Des documents gouvernementaux révèlent un important appareil de surveillance des Américains sur le territoire national. Les informations coulées font la une des journaux. Une puissante agence gouvernementale fait l'objet d'une enquête. Cela vous rappelle quelque chose?

Il s'agit de l'histoire racontée dans le documentaire 1971, projeté en première vendredi au festival du film de Tribeca, à New York. Un long métrage sur une introduction par effraction méconnue, mais particulièrement importante survenue le 8 mars 1971.

Un groupe de huit personnes, nommé la Commission citoyenne d'enquête sur le FBI, s'est introduit dans un bureau du FBI mal surveillé à Media, en Pennsylvanie, en banlieue de Philadelphie. Ils y ont trouvé des fichiers prouvant l'existence de programmes de surveillance menés par la police fédérale sur des groupes dissidents, des défenseurs des droits civiques et des militants opposés à la guerre du Vietnam. Il s'agit de la première révélation de l'existence du programme de contre-espionnage de J. Edgar Hoover.

Si 1971 était un film à succès de Hollywood, il s'agirait de la première partie d'une série. Car à plusieurs égards, cette histoire préfigure l'affaire Edward Snowden et les agissements de la National Security Agency, sans toutefois les mêmes moyens technologiques - la chasse aux cambrioleurs s'est partiellement appuyée sur la photocopieuse qu'ils ont utilisée.

Les liens entre ce documentaire et les révélations de la NSA ne sont pas seulement historiques. Laura Poitras, une journaliste et documentariste, est productrice du film.
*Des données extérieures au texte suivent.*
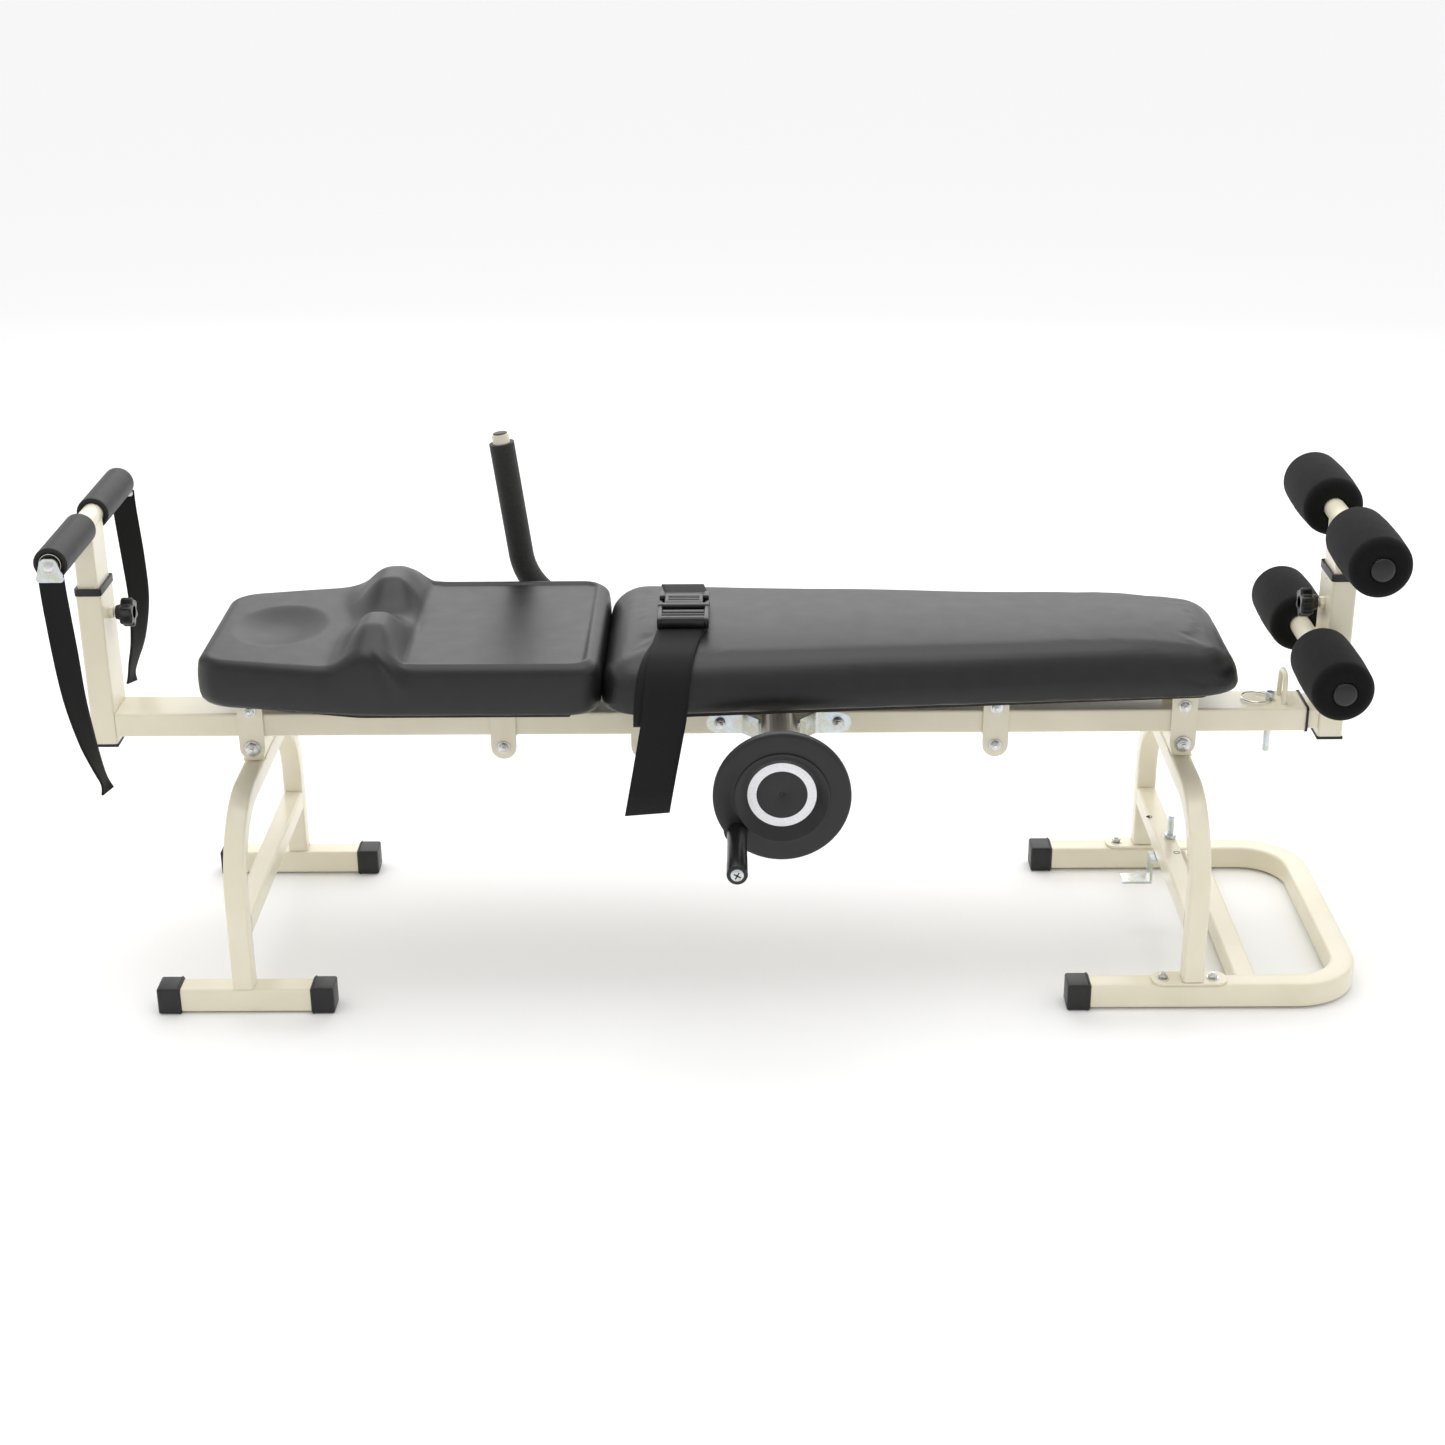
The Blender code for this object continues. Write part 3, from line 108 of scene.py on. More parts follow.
def powderCoat():
    # polyester powder baked on steel: a satin cream skin whose faint orange peel softens each highlight
    look = {"colour": "ECE5CF", "shade": "E4DCC3", "peelMm": 1.6, "cloudMm": 90}
    material, tree, shader, place = newMaterial("beigePowderCoat", Roughness=0.3, IOR=1.5,
                                                Coat_Weight=0.25, Coat_Roughness=0.12)
    cloud = addNode(tree, "TexNoise", {"Scale": 1000 / look["cloudMm"], "Detail": 3.0}, {"Vector": place})
    colour = twoTone(tree, cloud.outputs["Fac"], hexColour(look["shade"]), hexColour(look["colour"]), 0.3,
                     0.65)
    tree.links.new(colour, shader.inputs["Base Color"])
    peel = addNode(tree, "TexNoise", {"Scale": 1000 / look["peelMm"], "Detail": 1.0}, {"Vector": place})
    bump = addNode(tree, "Bump", {"Strength": 0.10, "Distance": 0.0004}, {"Height": peel.outputs["Fac"]})
    tree.links.new(bump.outputs["Normal"], shader.inputs["Normal"])
    tree.links.new(toRange(tree, cloud.outputs["Fac"], 0.26, 0.36), shader.inputs["Roughness"])
    return material


def zincPlate(name="brightZinc", tint="D3DEE8", warm="C9C9BC"):
    # passivated zinc on pressed steel: cool and mirror-like, with cloudy blue and straw patches
    look = {"patchMm": 14, "grainMm": 0.8}
    material, tree, shader, place = newMaterial(name, Metallic=1.0, Roughness=0.28)
    patch = addNode(tree, "TexNoise", {"Scale": 1000 / look["patchMm"], "Detail": 4.0, "Distortion": 0.6},
                    {"Vector": place})
    tree.links.new(twoTone(tree, patch.outputs["Fac"], hexColour(warm), hexColour(tint), 0.38, 0.62),
                   shader.inputs["Base Color"])
    tree.links.new(toRange(tree, patch.outputs["Fac"], 0.18, 0.4), shader.inputs["Roughness"])
    grain = addNode(tree, "TexNoise", {"Scale": 1000 / look["grainMm"], "Detail": 2.0}, {"Vector": place})
    bump = addNode(tree, "Bump", {"Strength": 0.12, "Distance": 0.0002}, {"Height": grain.outputs["Fac"]})
    tree.links.new(bump.outputs["Normal"], shader.inputs["Normal"])
    return material


def mouldedPlastic(name, colour, worn, roughness, textureMm=0.9, strength=0.18):
    # injection-moulded black ABS or PP: spark-eroded mould texture breaks a soft, wide highlight
    material, tree, shader, place = newMaterial(name, Roughness=roughness, IOR=1.5)
    grain = addNode(tree, "TexNoise", {"Scale": 1000 / textureMm, "Detail": 2.0}, {"Vector": place})
    cloud = addNode(tree, "TexNoise", {"Scale": 40.0, "Detail": 3.0}, {"Vector": place})
    tree.links.new(twoTone(tree, cloud.outputs["Fac"], hexColour(colour), hexColour(worn), 0.35, 0.75),
                   shader.inputs["Base Color"])
    bump = addNode(tree, "Bump", {"Strength": strength, "Distance": 0.0003},
                   {"Height": grain.outputs["Fac"]})
    tree.links.new(bump.outputs["Normal"], shader.inputs["Normal"])
    tree.links.new(toRange(tree, cloud.outputs["Fac"], roughness - 0.05, roughness + 0.07),
                   shader.inputs["Roughness"])
    return material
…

C'est elle que M. Snowden a tout d'abord contactée pour couler les milliers de documents révélant les programmes de collecte de données téléphoniques et électroniques par la NSA. Elle a d'ailleurs partagé lundi dernier un prix Pullitzer remis conjointement aux quotidiens Washington Post et Guardian pour les révélations sur l'agence américaine de surveillance et de renseignement.

Les cambrioleurs de Media, qui ont envoyé par la poste à trois journaux, de façon anonyme, des photocopies des documents volés, n'ont jamais été capturés. 1971 a été réalisé de concert avec la publication, plus tôt cette année, d'un livre de Betty Medsger, The Burglary: the Discovery of J. Edgar Hoover's Secret FBI (Le Cambriolage - ou la Découverte du «FBI secret» de Hoover).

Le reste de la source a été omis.